Beyond the partition the oxygen tank hums rhythmically in harmony with
the labored breathing of one who will soon shed his mortal body and be transposed
into eternity. It has been a long wait –
and may be longer still. Only God knows
the time that is perfect for Dad’s entrance to Heaven. Until then, we wait in peace.
We wait, and I wonder.
I wonder so many things. For a
believer, death is not the enemy. It is,
they say, not death, but the dying that is the struggle. But is it?

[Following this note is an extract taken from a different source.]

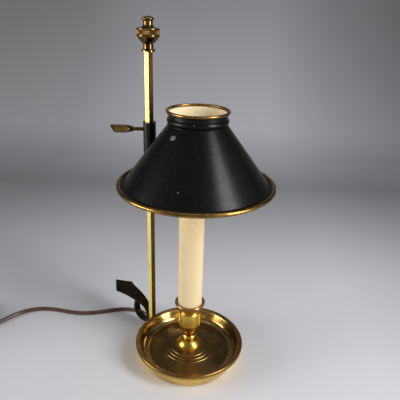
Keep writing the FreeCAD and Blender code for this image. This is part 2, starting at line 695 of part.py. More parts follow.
sleeve_hole = cylinder("sleeve_hole", "sleeve_radius", "sleeve_length", x=POST_X, z=f"{SLEEVE_TOP} - sleeve_length")
shade_cone = cut("shade_cone", shade_sheet, sleeve_hole)


def ring(name, radius, wire, z):
    item = doc.addObject("Part::Torus", name)
    item.setExpression("Radius1", bound(radius))
    item.setExpression("Radius2", bound(wire))
    return move(item, "shade_offset", "shade_drift", z)


# Brass rings soldered to the shade: round wire above, grooved rim below
ring("top_ring", "neck_radius + 1.25", "ring_wire", "shade_top + ring_wire")
cut("bottom_rim", ring("rim_wire_ring", f"{BRIM_RADIUS} + 0.1", "rim_wire", f"{BRIM_HEIGHT} - 0.05"), shade_cone)

# Sleeve soldered through the cone, with a square bore for the post and a hole for the key
sleeve_bore = block("sleeve_bore", "post_side + 2 * sleeve_fit", "post_side + 2 * sleeve_fit", "sleeve_length",
                    x=POST_X, z=f"{SLEEVE_TOP} - sleeve_length")
sleeve_tube = cylinder("sleeve_tube", "sleeve_radius", "sleeve_length", x=POST_X, z=f"{SLEEVE_TOP} - sleeve_length")
key_hole = cylinder("key_hole", "key_thread + key_fit", "2 * sleeve_radius")
aim(key_hole, KEY_ANGLE, x=POST_X, z=KEY_HEIGHT)
cut("sleeve", sleeve_tube, join("sleeve_holes", [sleeve_bore, key_hole]))

# Brass pad with a V that bears on the post's corner
POST_CORNER = "(post_side / 2 * sqrt(2))"
PAD_END = f"({POST_CORNER} + pad_length)"
pad_blank = cylinder("pad_blank", "key_thread", f"{PAD_END} - 2")
aim(pad_blank, KEY_ANGLE, "2", x=POST_X, z=KEY_HEIGHT)
pad_notch = block("pad_notch", "post_side + 2 * key_fit", "post_side + 2 * key_fit", "4 * key_thread",
                  x=POST_X, z=f"{KEY_HEIGHT} - 2 * key_thread")
cut("clamp_pad", pad_blank, pad_notch)

# Thumb key: threaded shank, swollen shoulder and a thin leaf with a slanted end
KEY_START = f"({PAD_END} + key_fit)"
SWELL_START = "(sleeve_radius + key_neck_length)"
key_turning = turned("key_turning", [
    ("0", KEY_START),
    ("key_thread", KEY_START),
    ("key_thread", "sleeve_radius + 1.2"),
    ("key_neck", "sleeve_radius + 1.8"),
    ("key_neck", f"{SWELL_START} - 1"),
    ("2.9", f"{SWELL_START} + 1.4", "-3"),
    ("2.6", f"{SWELL_START} + 4.6", "6"),
    ("0.5", f"{SWELL_START} + 6.8", "4"),
    ("0", f"{SWELL_START} + 6.8"),
])
aim(key_turning, KEY_ANGLE, x=POST_X, z=KEY_HEIGHT)
LEAF_START = "(key_reach - key_leaf_length)"
key_leaf = doc.addObject("PartDesign::Body", "key_leaf")
leaf_profile = outline(key_leaf, "key_leaf_profile", "XZ_Plane", [
    ("-2.4", LEAF_START, "9"),
    ("2.4", LEAF_START),
    ("key_leaf_width / 2", f"{LEAF_START} + 6", "9"),
    ("key_leaf_width / 2", "key_reach - 4.8"),
    ("key_leaf_width / 2 - 1.2", "key_reach - 3.8"),
    ("1.2 - key_leaf_width / 2", "key_reach"),
    ("-key_leaf_width / 2", "key_reach - 1.2"),
    ("-key_leaf_width / 2", f"{LEAF_START} + 6"),
])
leaf_pad = key_leaf.newObject("PartDesign::Pad", "key_leaf_thickness")
leaf_pad.Profile = leaf_profile
leaf_pad.SideType = "Symmetric"
leaf_pad.setExpression("Length", bound("key_leaf_gauge"))
key_leaf.Tip = leaf_pad
aim(key_leaf, KEY_ANGLE, x=POST_X, z=KEY_HEIGHT, spin=number("key_leaf_tilt"))
join("thumb_key", [key_turning, key_leaf])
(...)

On this side of the partition, I hear the struggle for breath and long
to provide relief. Is it so for Dad? We observe no responsiveness and have not for
days. Is he listening to his own
breathing as well? Does he hear us as we
sit by his bedside and fill him in on the day’s happenings? Does he recognize our voices? Did he hear his wife tell him that it is okay
to go? Perhaps so. But I wonder as well, as this man of God
stands on the very edge of eternity, is he listening to other voices. Are our voices distant? Is he listening instead to the sounds of the
angels crying “Holy, Holy, Holy” on the other side of the gates of pearl and
gold?
Who knows how long this final act will play. Experience tells me it could be hours or it
could be days. Our lives on this earth,
however, are but “a hand’s breadth in eternity” so does it really matter? As long as God chooses, Dad will remain on
the edge. I choose to believe that this
time for Dad is spent in joyous
anticipation of the final realization of Heaven, much like a child revels in
the anticipation of Christmas morning, only 1000 fold!
And so I sit, bathed in the light of the computer screen,
listening to the duet of oxygen pump and breathing, and strain to hear what Dad
hears – that Angel Chorus that is calling him finally home.